Das erste Rad wurde 2014 ersetzt und ist ein Vollholzrad aus Eiche auf einer Eichenwelle. Die Befestigung besteht aus parallelen Eichenbalken als sogenanntes Holländerkreuz.
Die anderen Räder wurden im Herbst 2021 ergänzt: Das zweite, mittlere Rad ist ein Eichenrad mit Stahlschaufeln, das mit einer Speichenaufhängung auf einer Stahlachse läuft.
Das dritte Rad besteht komplett aus Cortenstahl und ist ebenfalls mit einer Speichenaufhängung auf einer Stahlachse befestigt.
Der Zulauf aus dem Mühlgraben erfolgt über ein doppeltes Gerinne: Der nördliche, wandständige Zulauf versorgt das erste und das dritte Rad mit Wasser, während das zweite Rad von einem eigenen Zulauf beschickt wird.
Historie
Erstmals erwähnt wird die Mühle in einer Urkunde von 1603:
„Caspar Ovelacker zu Gevelinghausen, Maria geborene zu Erwitte, Witwe Johan Ovelackers, Mutter und Sohn, verkaufen Hans im Oelinghof zu Ramsbeck eine Jahresrente von ein(em) Goldgulden, welche dieser aus der Mühle zu Ramsbeck zu entrichten hat, [geschehen] vor dem Richter Matheus Hoyinck zu Brilon in Beisein Tonniges Göck[ler] zu Ramsbeck und Henrich Welters zu Heringhausen, 1603 auf Stephanstag auf Papier vidimiert von Henrich Knipschild, Notar und Richter zu Bödefeld 1659.“
Danach wird sie 1685 in einer Schatzliste des Kölner Kurfürsten Maximilian Heinrich erwähnt: „Der Spielmann“ (ein Kötter, dessen richtiger Name nicht genannt wird) „braucht dass Zimmerwerck, bewohnet die Mühle im Dorpf, hat aber noch ein Hauß.“
Einer weiteren Steuerliste aus dem Jahre 1717 (Landständisches Archiv des Herzogtums Westfalen IV A Nr. 6, Staatsarchiv Münster) ist zu entnehmen, dass der Vollspann-Bauer Jobst Nölleke, genannt Hüttemann, eine Erbmühle in Ramsbeck besitzt. Nach mündlicher Überlieferung erhielt er die Mühle vom Kurfürst bei dessen Aufenthalt in Ramsbeck im Tausch gegen ein Bienenvolk. Mehr als 100 Jahre später ist die Mühle immer noch in Betrieb.

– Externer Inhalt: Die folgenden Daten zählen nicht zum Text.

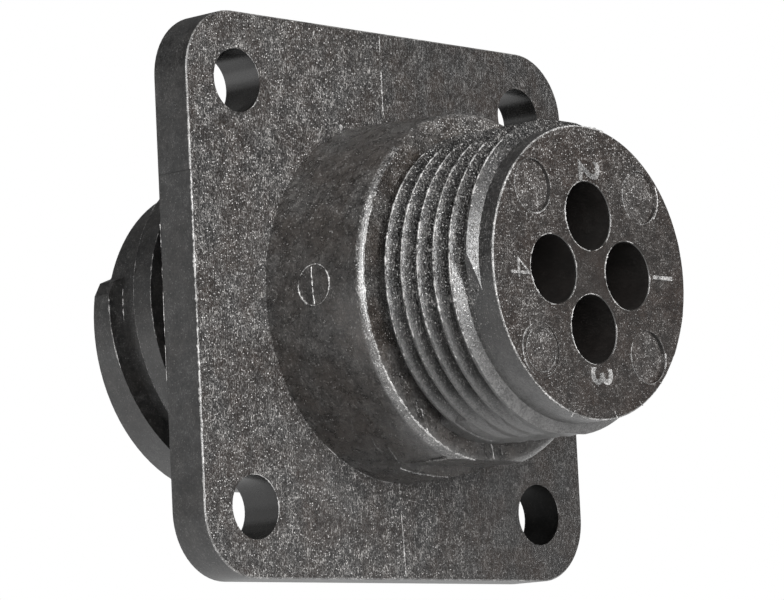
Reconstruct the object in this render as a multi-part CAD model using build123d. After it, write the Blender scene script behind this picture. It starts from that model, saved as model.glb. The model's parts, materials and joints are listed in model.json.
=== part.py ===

In der Chronik des Pfarrers Milianus Eifler (Kirchspiel Velmede) aus dem Jahre 1823 wird über Ramsbeck u. a. berichtet: „Auch ist da eine Mahl- und Oelmühle, die dem Hüttemann eigenthümlich gehört.“
Renovierungen und Instandsetzungen fanden unter anderem in den Jahren 1810 und 1860 statt, wie aus Holzproben ermittelt wurde. Die letzten Quittungen (unter anderem für Getreidesäcke) datieren auf das Jahr 1956. Im Gegensatz zu vielen anderen alten Mühlen wurde das Gebäude nur stillgelegt und nicht entkernt.
Erster Bauabschnitt der Restaurierung
Mit Hilfe der Deutschen Stiftung Denkmalschutz und der NRW-Stiftung konnte 2014 mit dem ersten Bauabschnitt der Restaurierung der Mühle begonnen werden. Hierbei wurde festgestellt, dass die Balkenklage des Daches unter der Verkleidung marode war und zur Sicherung des Gebäudes aufwändig ausgetauscht werden musste. Danach konnte der hölzerne Innenausbau überholt und ergänzt werden und ein neuer Mahlstand inklusive oberschlächtigem Holzrad wurden angefertigt und eingebaut.
Am 10. Mai 2014 um 11.00 Uhr wurde die Mühle dann, im Beisein von Bürgermeister Ralf Péus und Landtagsvizepräsident Eckhard Uhlenberg, zugleich Vorstandsmitglied der NRW-Stiftung, von Pfarrer Günther Eikelmann und Pastor Dirk Schmäring neu eingesegnet.
Zweiter Bauabschnitt
Mit der Unterstützung der Organisation "LEADER - 4 mitten im Sauerland" und der Gemeinde Bestwig wurden im Sommer und Herbst 2021 die beiden fehlenden Mühlräder ergänzt, sodass die Anlage der Mühlräder zum ersten Mal seit der Zeit vor dem Zweiten Weltkrieg wieder komplett ist.
Hierbei wurde die Gelegenheit genutzt, die drei verschiedenen Arten oberschlächtiger Mühlräder (Holz, Metall sowie Holz mit Metall) im Ensemble darzustellen.
Dies ermöglicht in der Folge, die neuen Mühlräder entweder mit Mahlständen zu vervollständigen oder durch Ergänzung von Generatoren für die Gewinnung von Ökostrom zu nutzen.
Des Weiteren wurde im benachbarten Stall eine barrierefreie Sanitäranlage eingerichtet.